Audition de Maître Jean-René Farthouat, ancien bâtonnier de l'ordre des avocats à la Cour de Paris.

La commission a ensuite entendu Me Jean-René Farthouat, ancien bâtonnier de l'ordre des avocats à la Cour de Paris.

Me Jean-René Farthouat a tout d'abord estimé que certaines des propositions formulées par les orateurs précédents ressemblaient davantage à des " usines à gaz " qu'à des solutions véritablement opérationnelles au problème de la pénalisation croissante de la société. Il a fait valoir que la question avait jusqu'à présent été abordée de manière très théorique et qu'il fallait garder à l'esprit que certaines considérations purement juridiques n'étaient même pas évoquées au cours des procès pénaux. Il a indiqué qu'à titre personnel, il n'avait jamais eu l'occasion de plaider sur la différence entre la théorie de l'équivalence des conditions et la théorie de la causalité adéquate.
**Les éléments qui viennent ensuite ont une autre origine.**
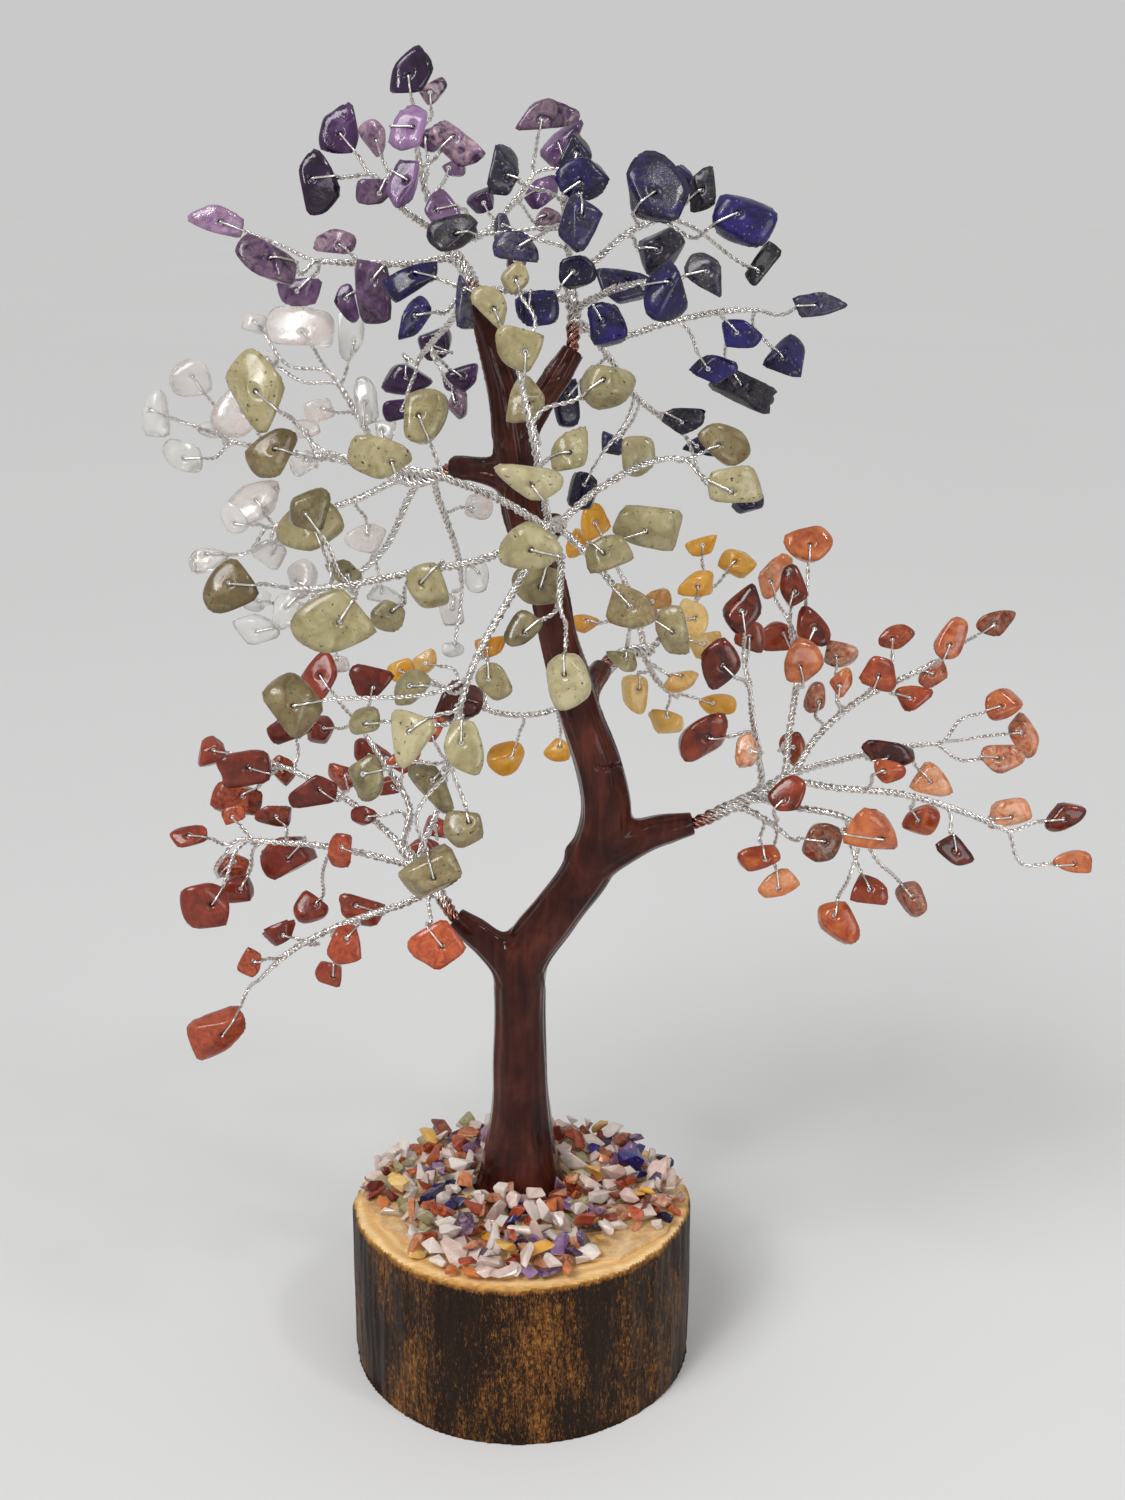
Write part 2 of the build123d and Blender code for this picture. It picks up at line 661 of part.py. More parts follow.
def nearest_along(points, target):
    """The distance along a route at which it passes nearest to a point."""
    best = (math.inf, 0.0)
    passed = 0.0
    for start, end in zip(points, points[1:]):
        run = end - start
        share = min(max(np.dot(target - start, run) / np.dot(run, run), 0.0), 1.0)
        away = np.linalg.norm(start + share * run - target)
        best = min(best, (away, passed + share * np.linalg.norm(run)))
        passed += np.linalg.norm(run)
    return best[1]


def leaving_point(carrier, distance, carrier_radii, radius, target):
    """Where a wire that heads for the target starts, seated beside its carrier or at its end."""
    point, run, share = along(carrier, distance)
    heading = unit(target - point)
    carrier_radius = carrier_radii[0] + (carrier_radii[-1] - carrier_radii[0]) * share
    lean = np.linalg.norm(np.cross(run, heading))
    slant = abs(np.dot(run, heading))
    beside = (carrier_radius + radius * slant + SEAT_GAP) / max(lean, SHALLOW_LEAVE_SHARE)
    if share < 1.0:
        return point + heading * beside, lean
    beyond = (SEAT_GAP + radius * lean) / max(np.dot(run, heading), SHALLOW_LEAVE_SHARE)
    return point + heading * min(beyond, beside), 1.0


# The trunk and its stubs as sighted places turned into points
LIMB_POINTS = [seen(*row[:3]) for row in LIMB_PIXELS_AND_SHARES]
FOOT_POINT = np.array((LIMB_POINTS[0][0], TRUNK_SETBACK, LOG_THICKNESS))
LIMB_RADII = [TRUNK_DIAMETER / 2 * row[3] for row in LIMB_PIXELS_AND_SHARES]
MOUTH_RADIUS = ROPE_DIAMETER / 2 + SOCKET_CLEARANCE + SOCKET_DEPTH * math.tan(math.radians(BOUGH_SWING))
SOCKET_FLAT_SHARE = math.cos(math.pi / SOCKET_SIDES)
STUB_END_RADIUS = (MOUTH_RADIUS + SOCKET_LIP) / math.cos(math.pi / LIMB_RIDGES)
STUBS = {}
for gem, stub in STUB_PIXELS_AND_SHARES.items():
    STUBS[gem] = {
        "points": [seen(*stub["root"]), seen(*stub["middle"]), seen(*stub["mouth"])],
        "radii": [TRUNK_DIAMETER / 2 * share for share in stub["girths"]] + [STUB_END_RADIUS],
    }
STUBS["amethyst"] = {
    "points": LIMB_POINTS[-2:] + [seen(*TOP_MOUTH_PIXELS_AND_SHARE)],
    "radii": LIMB_RADII[-2:] + [STUB_END_RADIUS],
}


def mouth_and_heading(gem):
    points = STUBS[gem]["points"]
    return points[-1], unit(points[-1] - points[-2])


def pivot_of(gem):
    """The bottom of the socket, about which the bough is bent."""
    mouth, heading = mouth_and_heading(gem)
    return mouth - heading * SOCKET_DEPTH


def rope_points(gem):
    """A rope from just above the bottom of its socket to its end."""
    mouth, heading = mouth_and_heading(gem)
    end_room = SOCKET_CLEARANCE + ROPE_DIAMETER / 2 * math.tan(math.radians(BOUGH_SWING))
    start = pivot_of(gem) + heading * end_room
    beyond = [seen(*place) for place in BOUGHS_PIXELS_AND_SHARES[gem]["rope"]]
    return [start, mouth + heading * SOCKET_LIP] + beyond


def branch_points(gem, branch):
    leave_share, route, _ = branch
    rope = rope_points(gem)
    places = [seen(*place) for place in route]
    rope_radii = [ROPE_DIAMETER / 2] * 2
    distance = leave_share * route_length(rope)
    start, _ = leaving_point(rope, distance, rope_radii, BRANCH_DIAMETER / 2, places[0])
    return [start] + places


def branch_radii(points):
    """A branch tapers as its wires leave it."""
    count = len(points) - 1
    drop = (BRANCH_DIAMETER - BRANCH_TIP_DIAMETER) / 2
    return [BRANCH_DIAMETER / 2 - drop * k / count for k in range(count + 1)]


def branch_depth_share(route, across, down):
    """The depth share of a branch where it passes nearest to a place in the view."""
    flat = [np.array((place[0], place[1], 0.0)) for place in route]
    distance = nearest_along(flat, np.array((across, down, 0.0)))
    _, _, share = along(flat, distance)
    deep = [np.array((place[0], place[1], place[2])) for place in route]
    point, _, _ = along(deep, share * route_length(deep))
    return point[2]


class Chip:
    """A drilled chip: its place, axes and size, and the side on which its wire comes in."""

    def __init__(self, row, route, number):
        across, down, length, width, lean, offset_share = row
        self.number = number
        self.place = (across, down, branch_depth_share(route, across, down) + offset_share)
        roll = math.radians(ROLL_ANGLE * ROLL_SHARES[number % len(ROLL_SHARES)])
        angle = math.radians(lean)
        self.long_axis = math.cos(angle) * ACROSS + math.sin(angle) * SIGHT_UP
        cross_axis = np.cross(SIGHT, self.long_axis)
        self.cross_axis = math.cos(roll) * cross_axis + math.sin(roll) * SIGHT
        self.face_axis = np.cross(self.long_axis, self.cross_axis)
        self.spans = (length, width)
        self.end = 1.0
        self.face = 1.0
        self.settle(0.0)

    def settle(self, shift):
        """Set the chip on its sight line, shifted in depth from its sighted place."""
        across, down, depth_share = self.place
        self.centre = seen(across, down, depth_share + shift / CROWN_DEPTH)
        self.length = sighted_length(self.spans[0], self.centre)
        self.width = max(sighted_length(self.spans[1], self.centre), CHIP_MIN_WIDTH)
        self.length = max(self.length, self.width)
        self.thickness = max(self.width * CHIP_THICKNESS_SHARE, CHIP_MIN_THICKNESS)

    def core(self):
        """The rod that stands for the chip's body."""
        reach = self.long_axis * (self.length - self.width) / 2
        return [self.centre - reach, self.centre + reach]

    def hole(self):
        return self.centre + self.end * self.long_axis * HOLE_SHARE * self.length

    def wire_ends(self):
        """The bend of the wire before the hole, and its tail behind the chip."""
        way = self.face * self.face_axis
        bend = self.hole() + way * (self.thickness / 2 + TWIG_DIAMETER / 2 + WIRE_STANDOFF)
        tail = self.hole() - way * (self.thickness / 2 + WIRE_TAIL)
        return bend, tail

    def solid(self):
        outline = CHIP_OUTLINES_SHARES[self.number % len(CHIP_OUTLINES_SHARES)]
        way = self.face * self.face_axis
        side = np.cross(way, self.long_axis)
        ring = [x * self.length * self.long_axis + y * self.width * side for x, y in outline]
        wide = [self.centre - way * self.thickness / 2 + corner for corner in ring]
        narrow = [self.centre + way * self.thickness / 2 + FACE_SHARE * corner for corner in ring]
        drill_radius = TWIG_DIAMETER / 2 + 2 * DRILL_CLEARANCE
        turns = [math.tau * k / TWIG_SIDES for k in range(TWIG_SIDES)]
        drill = [drill_radius * (math.cos(t) * self.long_axis + math.sin(t) * side) for t in turns]
        low = [self.hole() - way * self.thickness / 2 + corner for corner in drill]
        high = [self.hole() + way * self.thickness / 2 + corner for corner in drill]
        faces = [(tuple(reversed(wide)), (tuple(low),)), (tuple(narrow), (tuple(reversed(high)),))]
        faces += sides_between(wide, narrow)
        faces += sides_between(tuple(reversed(low)), tuple(reversed(high)))
        return flat_faced_solid(faces)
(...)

Me Jean-René Farthouat a souligné qu'en règle générale, les juridictions recherchaient simplement si une faute avait été commise. A cet égard, il a rappelé que la faute était le fait de faire quelque chose que l'on n'aurait pas dû faire ou de ne pas faire quelque chose que l'on aurait dû faire. Il a évoqué l'exemple des cages mobiles de football, observant qu'en cas d'accident, les juges estimaient simplement que la cage aurait dû être fixée au sol et qu'il était de la responsabilité du maire de le faire. Il a observé que la question des délits non intentionnels pouvait être assez bien illustrée par la situation de l'enfant qui, après une faute, met en avant le fait qu'il ne l'a pas fait exprès et à qui ses parents répondent qu'il sera néanmoins puni afin qu'il fasse davantage attention plus tard. Il a estimé que le raisonnement du juge pénal face aux délits non intentionnels était à peu près le même.
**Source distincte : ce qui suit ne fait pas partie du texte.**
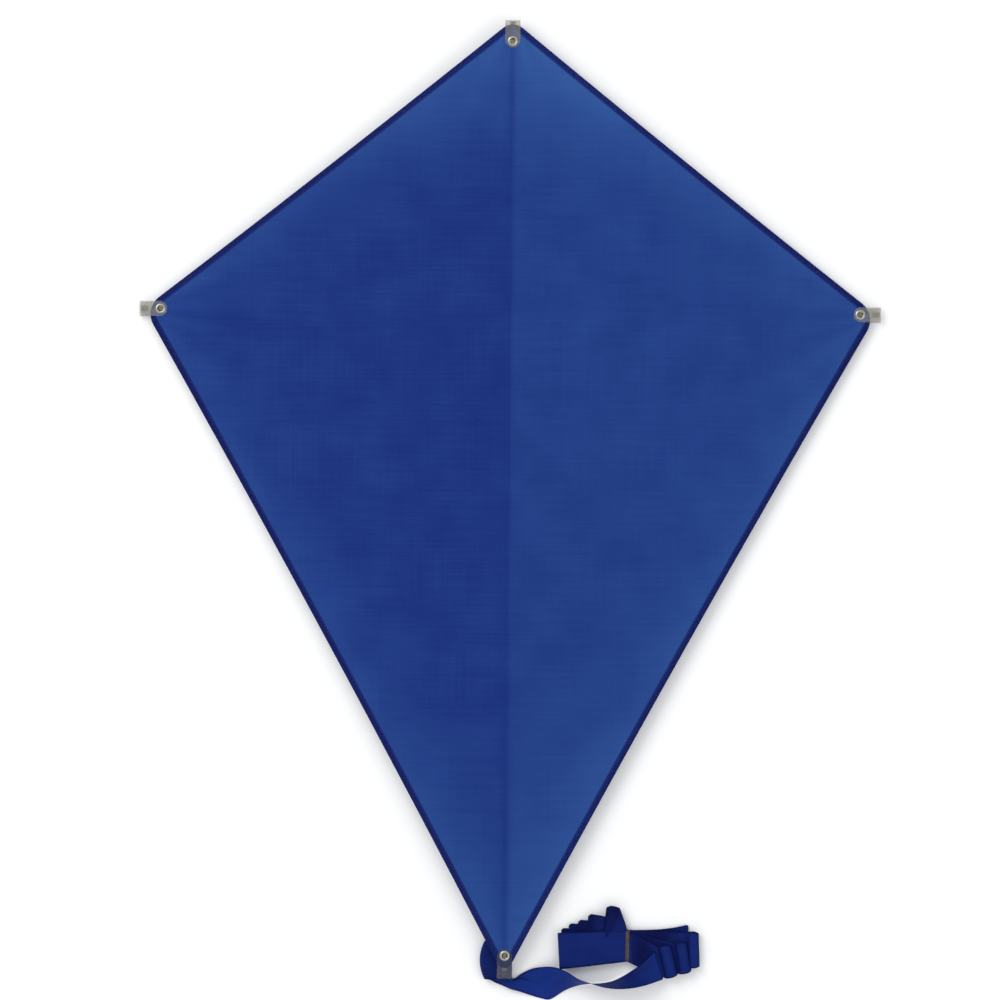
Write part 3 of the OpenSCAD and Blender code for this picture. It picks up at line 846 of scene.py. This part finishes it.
# Folds of the bundle from the top down, left and right of the band by turns. For each: the middle
# of its loop, its lean in degrees, half width, height, the loop's radius along and up at its upper
# end, the degrees that its turn begins at, its lower end's share of both radii, how late its edges'
# y follow on the way from the band, and its painted light and shade
FOLDS = [
    ((52.8, 3.7), -3.6, 17.5, 8.3, 0.8, 0.75, 90, 1, 1.0, 0.5),
    ((157.4, -5.0), -14, 15.8, 8.0, 6.0, 4.9, 174, 1, 1.0, 0.55),
    ((100.4, 29.9), 15, 17.6, 7.4, 6.8, 3.8, 146, 0.25, 0.9, 0.1),
    ((171.8, -1.6), -10, 15.2, 6.9, 5.8, 4.8, 166, 1, 1.0, 0.55),
    ((81.2, 22.2), 9, 17, 5.6, 3.2, 1.5, 120, 0.3, 0.3, 0.08),
    ((181.8, 5.6), -2, 17.2, 5.3, 5.4, 4.6, 156, 1, 1.4, 0.6),
    ((72.4, 16.4), 5, 17, 4.2, 3.0, 1.2, 120, 0.3, 0.3, 0.08),
    ((174.4, 12.0), 3, 17, 1.8, 1.6, 1.0, 100, 0.6, 3.2, 0.5),
    ((63.8, 12.6), 3, 17, 2.9, 2.8, 1.0, 120, 0.3, 0.35, 0.1),
    ((144.0, 5.0), 0, 16.5, 1.0, 0.5, 0.4, 90, 1, 1.0, 0.2),
    ((57.2, 7.8), -1, 17, 1.5, 2.4, 0.8, 120, 0.4, 0.45, 0.14),
]
FREE_END = (134, -10, 0.6, 134, 22, 0.6)
# Shares of the way from the band to a loop that have rows
PASS_SHARES = (0, 0.08, 0.18, 0.3, 0.42, 0.54, 0.66, 0.78, 0.9)
# How far the top folds stand up on the way, and how many of them do
PUFF, PUFFED = 0.9, 2
# The radius up to which a loop's corners are rounded more, and how much painted shade darkens the
# right-hand folds halfway to the band
ROUNDED, HOLLOW_PAINTED_SHADE = 4, 0.25
# The rounding's share of that radius, for a loop that is smaller at its lower end and for others
CONE_ROUNDING, LOOP_ROUNDING = 0.8, 0.4
# Steps round a loop: these, and one for each 10 degrees that its turn begins at
LOOP_STEPS = 8
# Columns of the ribbon, its thickness, and the height and size of its unevenness
ACROSS, RIBBON_T = 17, 0.3
WAVER_H, WAVER_SIZE, WAVER_ROWS = 0.25, 13, 40


def fold_root():
    """Rows of the pinned end: under the tail tab to the left, and back beneath itself."""
    rows = []
    for x in ROOT_LEVEL_X:
        bow = ROOT_BOW * ease((BOW_X - x) / BOW_GROWS)
        rows.append([x, ROOT_UPPER, ROOT_Z, x, ROOT_LOWER, ROOT_Z, 0, 0, bow, ROOT_PAINTED_LIGHT])
    for k in range(ROOT_STEPS + 1):
        a = math.radians(90 + 180 * k / ROOT_STEPS)
        out, up = ROOT_R * math.cos(a), ROOT_Z - ROOT_R + ROOT_R * math.sin(a)
        upper = [ROOT_TURN_X[0] + out, ROOT_UPPER, up]
        lower = [ROOT_TURN_X[1] + out, ROOT_LOWER - ROOT_DRIFT * k / ROOT_STEPS, up]
        rows.append([*upper, *lower, 0, 0, ROOT_BOW, ROOT_PAINTED_LIGHT + PAINTED_LIGHT_STEP * k])
    return rows


def from_camera(seen):
    """The place of a point of that height, if the camera sees it there on the plane at VIEW_Z."""
    centre = np.array([CAMERA_AT[0], CAMERA_AT[1] - TAIL_EYELET_Y])
    nearness = 1 - (seen[2] - VIEW_Z) / CAMERA_ABOVE
    return [*(centre + (np.array(seen[:2]) - centre) * nearness), seen[2]]


def smooth_run(rows, steps):
    """Catmull-Rom rows through rows that are about evenly spaced."""
    padded = np.vstack([2 * rows[0] - rows[1], rows, 2 * rows[-1] - rows[-2]])
    result = []
    for i in range(1, len(padded) - 2):
        p0, p1, p2, p3 = padded[i - 1 : i + 3]
        for k in range(steps):
            t = k / steps
            square, cube = 2 * p0 - 5 * p1 + 4 * p2 - p3, 3 * p1 - p0 - 3 * p2 + p3
            result.append(0.5 * (2 * p1 + (p2 - p0) * t + square * t * t + cube * t ** 3))
    return result + [rows[-1]]


def row_between(first, last, share, puff=0.0, late=1.0):
    """A row part of the way between two, at an eased height, whose edges' y can follow late."""
    row = first * (1 - share) + last * share
    rise, widens = float(ease(share)), share ** late
    for k in HEIGHTS:
        row[k] = first[k] * (1 - rise) + last[k] * rise + puff * math.sin(math.pi * share)
        row[k - 1] = first[k - 1] * (1 - widens) + last[k - 1] * widens
    return row


def band_row(height, light=BAND_PAINTED_LIGHT):
    return np.array([BAND_X, BAND_LOW, height, BAND_X, BAND_HIGH, height, 0, 0, 0, light], float)


def fold_rows(fold, above, below, puff):
    """Rows of one fold: out from the band, round its end and back to the band."""
    middle, lean, half, height, along, up, begins, share, late, light = fold
    lean = math.radians(lean)
    across = np.array([math.sin(lean), math.cos(lean)])
    heading = np.array([math.cos(lean), -math.sin(lean)]) * (1 if middle[0] > BAND_X else -1)
    turn = []
    steps = LOOP_STEPS + begins // 10
    for k in range(steps + 1):
        a = math.radians(begins) * (1 - 2 * k / steps)
        c, s = math.cos(a), math.sin(a)
        rounded = min(along, ROUNDED) * max(c, 0) ** 2 * (CONE_ROUNDING if share < 1 else LOOP_ROUNDING)
        low = np.array(middle) + heading * along * share * c
        low -= across * (half - (rounded if share == 1 else 0))
        high = np.array(middle) + heading * along * c + across * (half - rounded)
        # Painted shade: a loop that turns far round gets darker towards its underside
        shade = light * max(s, 0) if begins > 90 else light
        turn.append(np.array([*low, height + up * share * s, *high, height + up * s, 0, 0, 0, shade]))
    base = LEFT_PAINTED_LIGHT if middle[0] < BAND_X else RIGHT_PAINTED_LIGHT
    out = [row_between(band_row(above, base), turn[0], s, puff, late) for s in PASS_SHARES]
    back = [row_between(band_row(below, base), turn[-1], s, puff, late) for s in PASS_SHARES]
    # Painted light and shade on the way out from the band, with painted shade in the hollow of the
    # right-hand folds
    for s, row in zip(PASS_SHARES, out):
        row[PAINTED_LIGHT] = light if begins == 90 else base + (light - base) * s ** 3
        if middle[0] > BAND_X:
            row[PAINTED_LIGHT] -= HOLLOW_PAINTED_SHADE * math.sin(math.pi * s)
    return out + turn + back[::-1]


def ribbon_rows():
    """Every row of the ribbon, from its pinned end to its free end."""
    lead = [[*high, *low, *rest] for high, low, *rest in LEAD]
    lead += [[*from_camera(a), *from_camera(b), 0, 0, 0, light] for a, b, light in TWIST]
    rows = fold_root() + smooth_run(np.array(lead, float), LEAD_STEPS)
    rows += [np.array([*a, *b, 0, 0, 0, light]) for a, b, light in LEAD_END]
    rows += [row_between(rows[-1], band_row(BAND_TOP), share) for share in LEAD_SHARES]
    for k, fold in enumerate(FOLDS):
        above, below = BAND_TOP - k * BAND_STEP, BAND_TOP - (k + 1) * BAND_STEP
        rows += fold_rows(fold, above, below, PUFF if k < PUFFED else 0)[:-1]
    bottom = band_row(BAND_TOP - len(FOLDS) * BAND_STEP)
    end = np.array([*FREE_END, 0, 0, 0, RIGHT_PAINTED_LIGHT])
    rows += [row_between(bottom, end, share) for share in (0, 0.5, 1)]
    return np.array([list(row) for row in rows], float)


def pleat(share_across):
    """Where a point of the ribbon lies across a flat three-layer pleat, and its layer's height."""
    third = share_across * 3
    if third < 1:
        return third, 0.0
    if third < 2:
        return 2 - third, ease(third - 0.8) * 0.5
    return third - 2, 0.5 + ease(third - 1.8) * 0.5


def ribbon_grid(rows):
    """Points of the ribbon, row by row, with its pleats, its bow and a little unevenness."""
    centre = (rows[:, :3] + rows[:, 3:6]) / 2
    ahead = np.gradient(centre, axis=0)
    shares = np.linspace(0, 1, ACROSS)
    folded = [pleat(s) for s in shares]
    grid = np.zeros((len(rows), ACROSS, 3))
    for i, row in enumerate(rows):
        edge_a, edge_b, pleated = row[:3], row[3:6], row[PLEATED]
        up = np.cross(edge_b - edge_a, ahead[i])
        up /= max(np.linalg.norm(up), 1e-9)
        for j, (s, (over, layer)) in enumerate(zip(shares, folded)):
            u = s * (1 - pleated) + over * pleated
            grid[i, j] = edge_a + (edge_b - edge_a) * u + up * row[LIFT] * layer * pleated
            grid[i, j, 0] -= row[BOW] * (1 - (2 * s - 1) ** 2)
            place = Vector((*grid[i, j, :2] / WAVER_SIZE, i / WAVER_ROWS))
            grid[i, j, 2] += WAVER_H * noise.noise(place)
    return grid


def make_ribbon(material):
    rows = ribbon_rows()
    grid = ribbon_grid(rows)
    grid[:, :, 1] += TAIL_EYELET_Y
    points, faces = shell(grid, RIBBON_T)
    piece = make_mesh("tail_ribbon", points, faces, material)
    middle = grid[:, ACROSS // 2]
    run = np.concatenate([[0], np.cumsum(np.linalg.norm(np.diff(middle, axis=0), axis=1))])
    across = np.linspace(0, RIBBON_W, ACROSS)
    flat = np.zeros((*grid.shape[:2], 3))
    flat[:, :, 0] = across[None, :]
    flat[:, :, 1] = run[:, None]
    flat[:, :, 2] = np.minimum(across, RIBBON_W - across)[None, :]
    store(piece, "flat", np.concatenate([flat.reshape(-1, 3)] * 2))
    # Each row's painted light and shade, kept for the material
    light = np.repeat(rows[:, PAINTED_LIGHT], ACROSS)
    store(piece, "painted_light", np.concatenate([light, light]), "FLOAT")
    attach(piece, "tail")
    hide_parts("tail_root", "tail_lead", "tail_bundle")


# The rubber band: its strand's radius, its turns, how far they stray along X, and how square
# they are round the bundle, where 1 would be an ellipse
STRAND_R, STRAND_SIDES = 0.6, 10
BAND_TURNS, BAND_STEPS = 3, 330
BAND_STRAY, BAND_SQUARE = 1.35, 0.35


def band_path():
    """The rubber band's line: turns round the bundle that stray to one side and back."""
    low, high = cad_box_of("tail_band")
    half_y, half_z = (high[1] - low[1]) / 2 - STRAND_R, (high[2] - low[2]) / 2 - STRAND_R
    middle = (low + high) / 2
    points = []
    for k in range(BAND_STEPS):
        a = 2 * math.pi * BAND_TURNS * k / BAND_STEPS
        c, s = math.cos(a), math.sin(a)
        y = half_y * math.copysign(abs(c) ** BAND_SQUARE, c)
        z = half_z * math.copysign(abs(s) ** BAND_SQUARE, s)
        x = BAND_STRAY * math.cos(a / BAND_TURNS)
        points.append(middle + np.array([x, y, z]))
    return np.array(points)


def tube(path, radius, sides):
    """Rings round a closed path that never runs along X."""
    ahead = np.roll(path, -1, axis=0) - np.roll(path, 1, axis=0)
    ahead /= np.linalg.norm(ahead, axis=1, keepdims=True)
    sideways = np.array([1.0, 0, 0]) - ahead * ahead[:, :1]
    sideways /= np.linalg.norm(sideways, axis=1, keepdims=True)
    upright = np.cross(ahead, sideways)
    angles = [2 * math.pi * k / sides for k in range(sides)]
    return np.stack(
        [path + radius * (math.cos(a) * sideways + math.sin(a) * upright) for a in angles], axis=1
    )


def make_band(material):
    points, faces = rings(tube(band_path(), STRAND_R, STRAND_SIDES))
    piece = make_mesh("tail_band_strand", points, faces, material)
    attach(piece, "tail")
    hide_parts("tail_band")


# ---------------------------------------------------------------- carried-over CAD nodes
def dress(materials):
    """Gives each CAD node that stays its material."""
    wanted = {
        "vinyl": ["nose_tab", "left_tab", "right_tab"],
        # The tail tab gets the copy of the vinyl with painted shade
        "vinyl_painted_shade": ["tail_tab"],
        "nickel": [
            "nose_washer", "tail_washer", "left_washer", "right_washer", "tail_rivet", "swivel_pin",
        ],
        "fibreglass": ["spine_rod", "spar_rod"],
        "cap": ["nose_cap", "tail_cap", "left_cap", "right_cap"],
        "plastic": ["spine_clip", "spar_clip"],
    }
    for key, names in wanted.items():
        for name in names:
            piece = frame["nodes"][name]
            if not piece.material_slots:
                piece.data.materials.append(materials[key])
            for slot in piece.material_slots:
                slot.material = materials[key]


def make_floor(material):
    half = FLOOR_HALF
    corners = [(-half, -half, 0), (half, -half, 0), (half, half, 0), (-half, half, 0)]
    floor = make_mesh("floor", corners, [[0, 1, 2, 3]], material)
    floor.location.z = -FLOOR_DROP * MM


make_camera()
make_studio()
materials = make_materials()
make_floor(materials["floor"])
make_sail(materials)
for name, body, tilt in EYELETS:
    make_eyelet(name, body, tilt, materials["nickel"])
make_ribbon(materials["ribbon"])
make_band(materials["rubber"])
dress(materials)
Me Jean-René Farthouat a alors exprimé la crainte qu'une tentative d'encadrement plus rigoureux de la définition des délits non intentionnels ne soit vouée à l'échec. A propos de la causalité directe ou indirecte, il a souligné qu'il ne s'agissait que d'un problème de motivation et que les juges trouveraient toujours le moyen de considérer qu'une faute était en lien direct avec le dommage. Il en a déduit que cette distinction risquait d'avoir des effets décevants. Il a estimé que la distinction proposée par M. Jean Pradel entre l'individu qui recherche son propre intérêt et celui qui agit en faveur de l'intérêt général risquait d'être encore moins opérationnelle.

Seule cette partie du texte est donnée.